## Short task:
In the listing below, find the line containing "foot_pad();" and the line containing "obj.data.transform(obj.matrix_world)". Repeat exactly those two lines and every line between them, nothing more.

----

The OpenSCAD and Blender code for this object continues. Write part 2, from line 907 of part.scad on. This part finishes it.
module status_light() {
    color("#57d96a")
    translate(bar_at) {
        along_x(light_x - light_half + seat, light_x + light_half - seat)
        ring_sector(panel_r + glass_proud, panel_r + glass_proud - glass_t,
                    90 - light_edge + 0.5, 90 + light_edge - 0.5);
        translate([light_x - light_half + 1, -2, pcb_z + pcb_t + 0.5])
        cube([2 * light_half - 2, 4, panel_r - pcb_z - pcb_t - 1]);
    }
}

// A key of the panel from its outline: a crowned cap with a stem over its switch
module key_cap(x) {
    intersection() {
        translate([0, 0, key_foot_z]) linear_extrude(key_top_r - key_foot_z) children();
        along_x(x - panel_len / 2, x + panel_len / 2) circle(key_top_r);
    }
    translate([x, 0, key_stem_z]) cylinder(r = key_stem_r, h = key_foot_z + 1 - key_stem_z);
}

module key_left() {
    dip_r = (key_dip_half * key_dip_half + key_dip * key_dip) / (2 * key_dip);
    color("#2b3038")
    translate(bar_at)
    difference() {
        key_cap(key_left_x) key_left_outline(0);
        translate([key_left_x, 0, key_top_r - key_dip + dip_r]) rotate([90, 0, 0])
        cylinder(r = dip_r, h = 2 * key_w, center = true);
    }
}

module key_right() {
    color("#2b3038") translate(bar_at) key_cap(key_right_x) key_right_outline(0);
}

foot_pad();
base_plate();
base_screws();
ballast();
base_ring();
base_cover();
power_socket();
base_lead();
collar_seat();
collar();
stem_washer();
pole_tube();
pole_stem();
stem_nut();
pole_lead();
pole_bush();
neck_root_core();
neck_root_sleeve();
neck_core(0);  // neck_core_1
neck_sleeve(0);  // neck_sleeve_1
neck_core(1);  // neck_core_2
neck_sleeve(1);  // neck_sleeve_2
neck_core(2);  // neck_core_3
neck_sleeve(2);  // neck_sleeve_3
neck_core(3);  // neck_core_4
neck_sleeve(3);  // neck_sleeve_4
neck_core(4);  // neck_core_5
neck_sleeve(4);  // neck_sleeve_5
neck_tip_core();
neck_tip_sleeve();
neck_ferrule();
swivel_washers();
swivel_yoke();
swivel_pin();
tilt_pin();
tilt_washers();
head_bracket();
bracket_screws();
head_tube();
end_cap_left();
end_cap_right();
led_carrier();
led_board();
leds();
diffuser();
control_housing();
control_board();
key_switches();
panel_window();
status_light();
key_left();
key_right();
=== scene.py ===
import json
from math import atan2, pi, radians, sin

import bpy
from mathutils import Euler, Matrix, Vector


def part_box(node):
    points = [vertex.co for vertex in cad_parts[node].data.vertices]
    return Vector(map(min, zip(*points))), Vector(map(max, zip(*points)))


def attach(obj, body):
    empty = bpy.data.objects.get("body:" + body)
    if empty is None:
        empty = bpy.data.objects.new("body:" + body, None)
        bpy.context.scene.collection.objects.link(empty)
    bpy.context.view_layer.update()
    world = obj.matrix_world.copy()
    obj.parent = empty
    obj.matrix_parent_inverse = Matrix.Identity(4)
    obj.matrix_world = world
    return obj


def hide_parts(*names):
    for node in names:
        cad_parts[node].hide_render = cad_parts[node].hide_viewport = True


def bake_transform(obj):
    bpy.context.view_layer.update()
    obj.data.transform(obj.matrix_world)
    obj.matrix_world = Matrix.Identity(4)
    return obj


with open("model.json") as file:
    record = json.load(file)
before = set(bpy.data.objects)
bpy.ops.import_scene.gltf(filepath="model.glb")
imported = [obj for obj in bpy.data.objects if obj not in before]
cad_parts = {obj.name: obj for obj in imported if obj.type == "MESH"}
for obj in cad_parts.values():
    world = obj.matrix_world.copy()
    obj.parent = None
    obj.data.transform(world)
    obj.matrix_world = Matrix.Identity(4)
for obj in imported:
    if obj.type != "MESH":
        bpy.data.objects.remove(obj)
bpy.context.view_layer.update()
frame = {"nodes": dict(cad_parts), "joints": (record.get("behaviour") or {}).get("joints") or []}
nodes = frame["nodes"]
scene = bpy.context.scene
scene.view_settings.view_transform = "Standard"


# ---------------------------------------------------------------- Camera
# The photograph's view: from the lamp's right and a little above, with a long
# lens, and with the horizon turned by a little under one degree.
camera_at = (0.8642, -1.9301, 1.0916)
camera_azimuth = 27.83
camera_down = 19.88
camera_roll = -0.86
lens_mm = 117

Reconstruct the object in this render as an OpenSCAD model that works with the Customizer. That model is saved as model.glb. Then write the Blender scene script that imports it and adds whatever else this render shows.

----

## Result:
foot_pad();
base_plate();
base_screws();
ballast();
base_ring();
base_cover();
power_socket();
base_lead();
collar_seat();
collar();
stem_washer();
pole_tube();
pole_stem();
stem_nut();
pole_lead();
pole_bush();
neck_root_core();
neck_root_sleeve();
neck_core(0);  // neck_core_1
neck_sleeve(0);  // neck_sleeve_1
neck_core(1);  // neck_core_2
neck_sleeve(1);  // neck_sleeve_2
neck_core(2);  // neck_core_3
neck_sleeve(2);  // neck_sleeve_3
neck_core(3);  // neck_core_4
neck_sleeve(3);  // neck_sleeve_4
neck_core(4);  // neck_core_5
neck_sleeve(4);  // neck_sleeve_5
neck_tip_core();
neck_tip_sleeve();
neck_ferrule();
swivel_washers();
swivel_yoke();
swivel_pin();
tilt_pin();
tilt_washers();
head_bracket();
bracket_screws();
head_tube();
end_cap_left();
end_cap_right();
led_carrier();
led_board();
leds();
diffuser();
control_housing();
control_board();
key_switches();
panel_window();
status_light();
key_left();
key_right();
=== scene.py ===
import json
from math import atan2, pi, radians, sin

import bpy
from mathutils import Euler, Matrix, Vector


def part_box(node):
    points = [vertex.co for vertex in cad_parts[node].data.vertices]
    return Vector(map(min, zip(*points))), Vector(map(max, zip(*points)))


def attach(obj, body):
    empty = bpy.data.objects.get("body:" + body)
    if empty is None:
        empty = bpy.data.objects.new("body:" + body, None)
        bpy.context.scene.collection.objects.link(empty)
    bpy.context.view_layer.update()
    world = obj.matrix_world.copy()
    obj.parent = empty
    obj.matrix_parent_inverse = Matrix.Identity(4)
    obj.matrix_world = world
    return obj


def hide_parts(*names):
    for node in names:
        cad_parts[node].hide_render = cad_parts[node].hide_viewport = True


def bake_transform(obj):
    bpy.context.view_layer.update()
    obj.data.transform(obj.matrix_world)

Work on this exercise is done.